In a preferred form of the invention, the valve body 220 and the threaded cap 222 of the closure assembly 212 can be fabricated from a polymeric material as described above for the valve body 20. The diaphragm 224 is made from the same material and is similarly dimensioned as the diaphragm 24 shown in FIGS. 9 and 10.

FIG. 21 shows a pump 270 connected by a fluid pathway 272 to the closure assembly 212. The pump is used to evacuate excess air and other undesired fluids from the container without evacuating the contents from the container. In this air sealed package the contents, when they are food articles, can be preserved for a longer period of time than other food containers where the excess fluid is not evacuated. Suitable pumps include an electric pump, a battery driven pump, a hand or foot operated pump or the like.

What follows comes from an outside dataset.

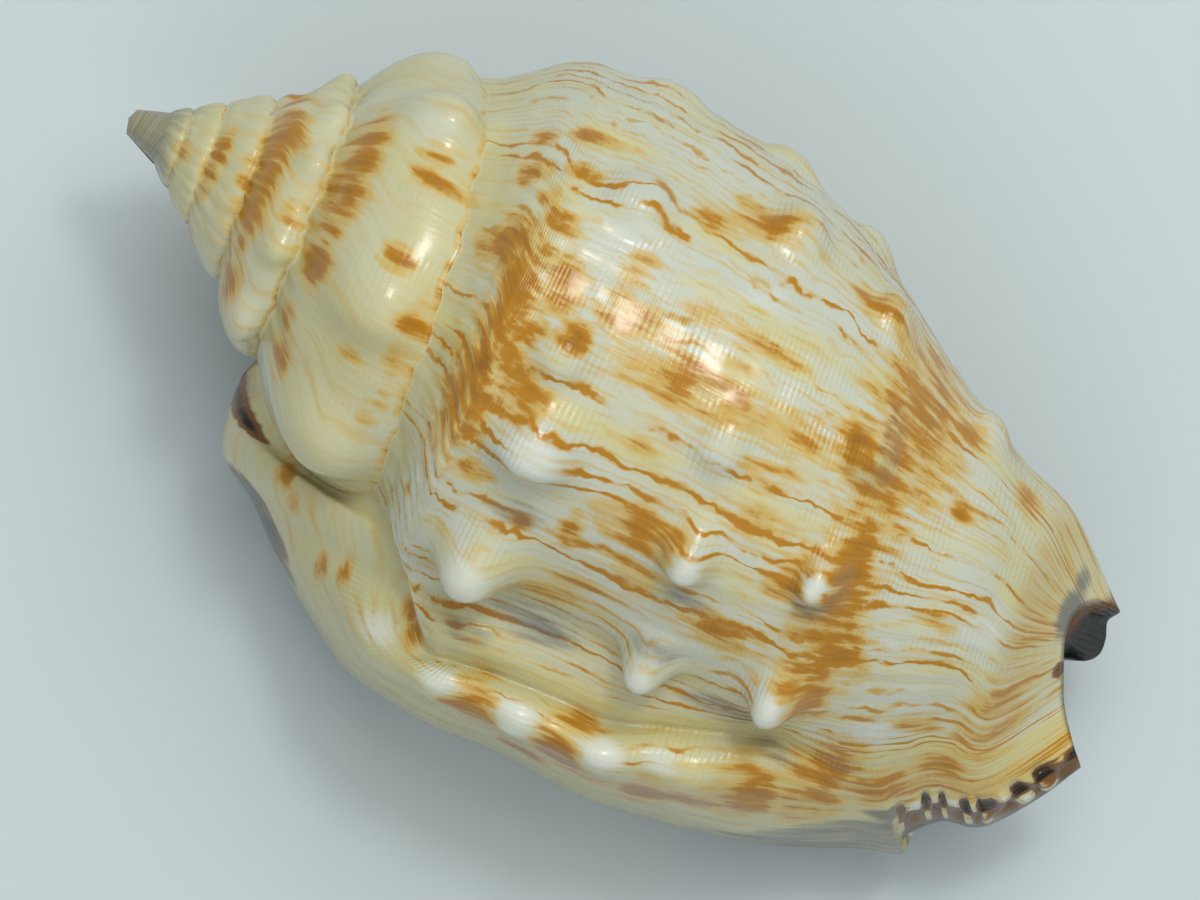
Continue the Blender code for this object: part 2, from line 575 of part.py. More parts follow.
def shell_mesh():
    """Points in millimetres and faces of the whole shell, standing on its flat spot at Z = 0."""
    skin = Skin()
    rows = np.linspace(0, 1, WHORL_ROWS + 1)[:, None]
    turns = np.linspace(MOUTH_TURN, LIP_TURN, BODY_STEPS + 1)[None, :]
    whorl_index = skin.add(raised(whorl_points(rows, turns)))
    wing_index = skin.add(raised(seated_wing(rows, np.array(WING_SHARES)[None, :])))
    wing_index[0, -1] = whorl_index[0, 0]
    skin.quads(whorl_index)
    skin.quads(np.concatenate([whorl_index[:, -1:], wing_index], axis=1))
    add_spire(skin, whorl_index, wing_index)
    add_hollow(skin, whorl_index, wing_index)
    points = skin.point_array()
    points[:, 2] = np.maximum(points[:, 2], FLAT_LEVEL)
    low, high = points.min(axis=0), points.max(axis=0)
    return points - np.array([(low[0] + high[0]) / 2, (low[1] + high[1]) / 2, low[2]]), skin.faces


def clear_scene():
    for obj in list(bpy.data.objects):
        bpy.data.objects.remove(obj, do_unlink=True)


def shell_material():
    material = bpy.data.materials.new("shell_cream")
    material.use_nodes = True
    principled = material.node_tree.nodes["Principled BSDF"]
    principled.inputs["Base Color"].default_value = SHELL_COLOUR
    principled.inputs["Roughness"].default_value = SHELL_ROUGHNESS
    principled.inputs["Metallic"].default_value = 0.0
    return material


def build_shell(collection):
    points, faces = shell_mesh()
    mesh = bpy.data.meshes.new("shell")
    mesh.from_pydata((points * MM).tolist(), [], faces)
    work = bmesh.new()
    work.from_mesh(mesh)
    loose = [vertex for vertex in work.verts if not vertex.link_faces]
    bmesh.ops.delete(work, geom=loose, context="VERTS")
    bmesh.ops.recalc_face_normals(work, faces=work.faces)
    work.to_mesh(mesh)
    work.free()
    mesh.shade_smooth()
    shell = bpy.data.objects.new("shell", mesh)
    mesh.materials.append(shell_material())
    collection.objects.link(shell)
    return shell


def main():
    clear_scene()
    collection = bpy.data.collections.new("strombus_pipus_shell")
    bpy.context.scene.collection.children.link(collection)
    build_shell(collection)


main()
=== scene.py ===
import math

import bmesh
import bpy
import numpy as np
from mathutils import Matrix, Vector


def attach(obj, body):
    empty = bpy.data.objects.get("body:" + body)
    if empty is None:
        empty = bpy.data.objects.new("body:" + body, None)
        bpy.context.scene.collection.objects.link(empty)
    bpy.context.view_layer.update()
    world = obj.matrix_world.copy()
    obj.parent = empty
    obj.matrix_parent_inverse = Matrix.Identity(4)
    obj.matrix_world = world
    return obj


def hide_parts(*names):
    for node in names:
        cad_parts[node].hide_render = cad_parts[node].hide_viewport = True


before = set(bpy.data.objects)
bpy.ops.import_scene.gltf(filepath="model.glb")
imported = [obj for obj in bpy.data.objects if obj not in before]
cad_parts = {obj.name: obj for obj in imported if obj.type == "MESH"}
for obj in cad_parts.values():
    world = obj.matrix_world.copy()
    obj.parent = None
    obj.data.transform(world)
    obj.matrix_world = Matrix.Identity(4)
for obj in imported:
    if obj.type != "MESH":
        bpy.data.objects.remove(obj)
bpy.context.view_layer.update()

metresPerMm = 0.001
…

It is also contemplated creating a suction using a tubing where suction is created in a leg of the tubing connected to the closure assembly by running water through a second leg of the tubing from a water source, such as a household water faucet. In a preferred form of the invention the pump is capable of pulling a vacuum of 5 to 10 inches of water. The fluid pathway 272 can be a length of tubing or can be a fitment on the pump for docking to the closure assembly.

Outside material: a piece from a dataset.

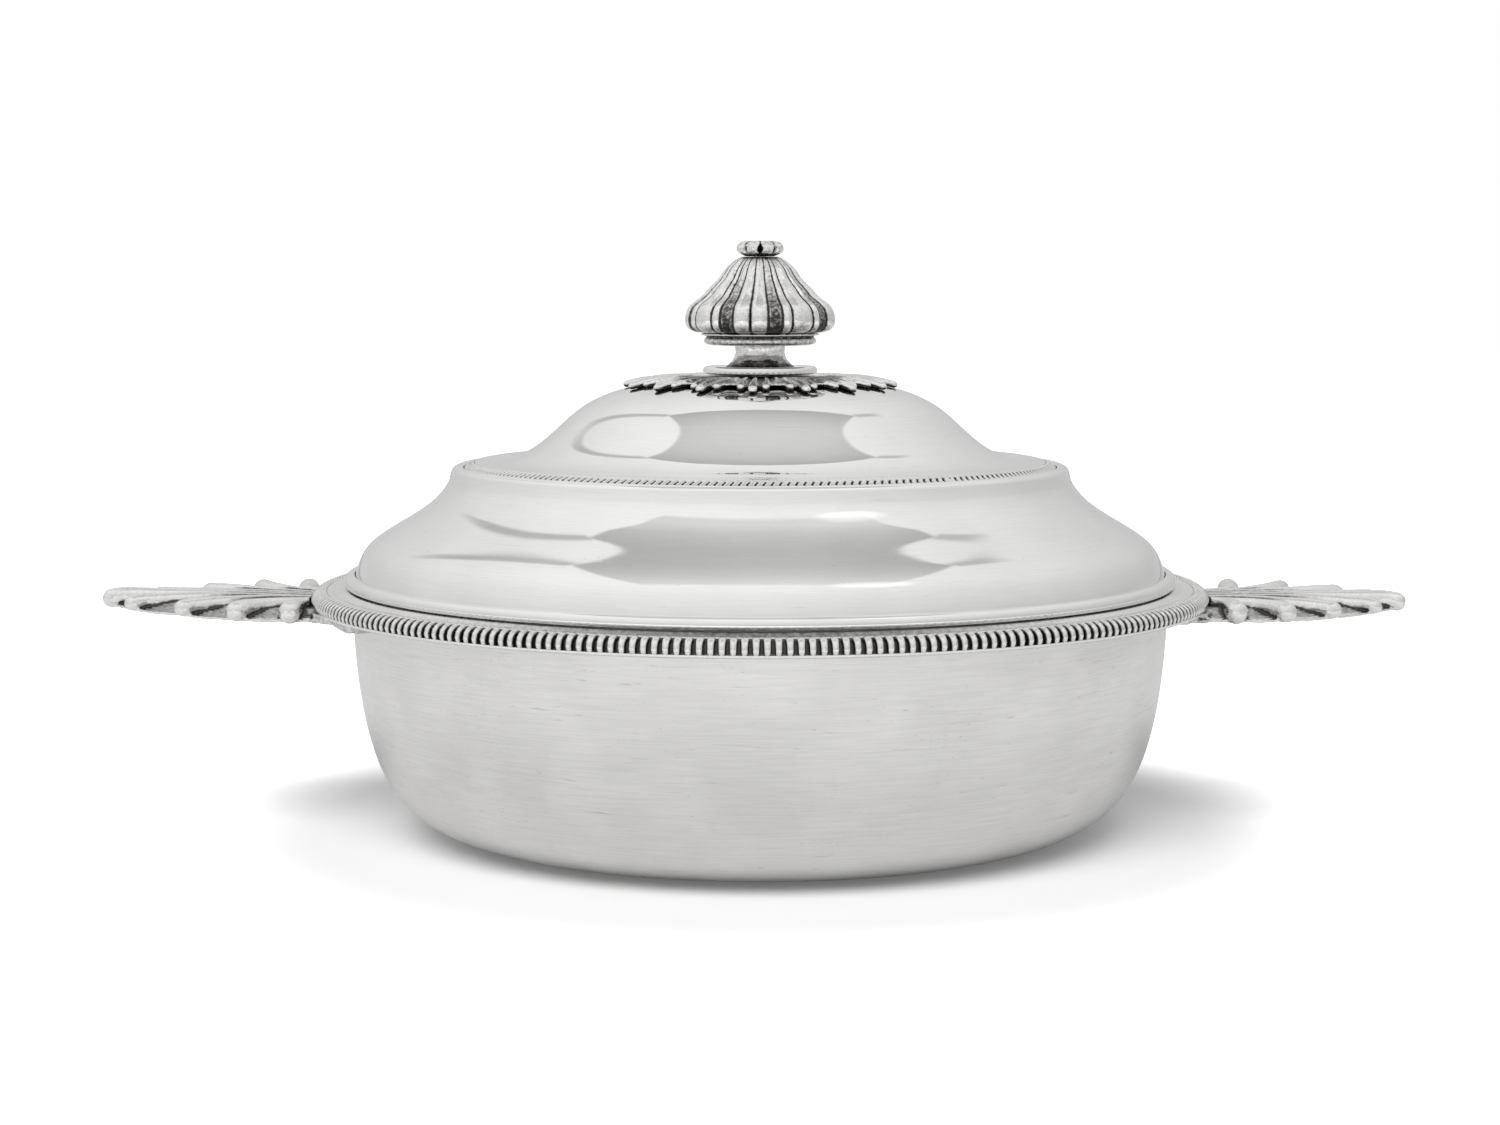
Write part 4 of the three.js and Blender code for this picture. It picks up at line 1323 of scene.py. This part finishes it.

From the foregoing, it will be observed that numerous variations and modifications may be effected without departing from the spirit and scope of the invention. It is to be understood that no limitation with respect to the specific apparatus illustrated herein is intended or should be inferred. It is, of course, intended to cover by the appended claims all such modifications as fall within the scope of the claims.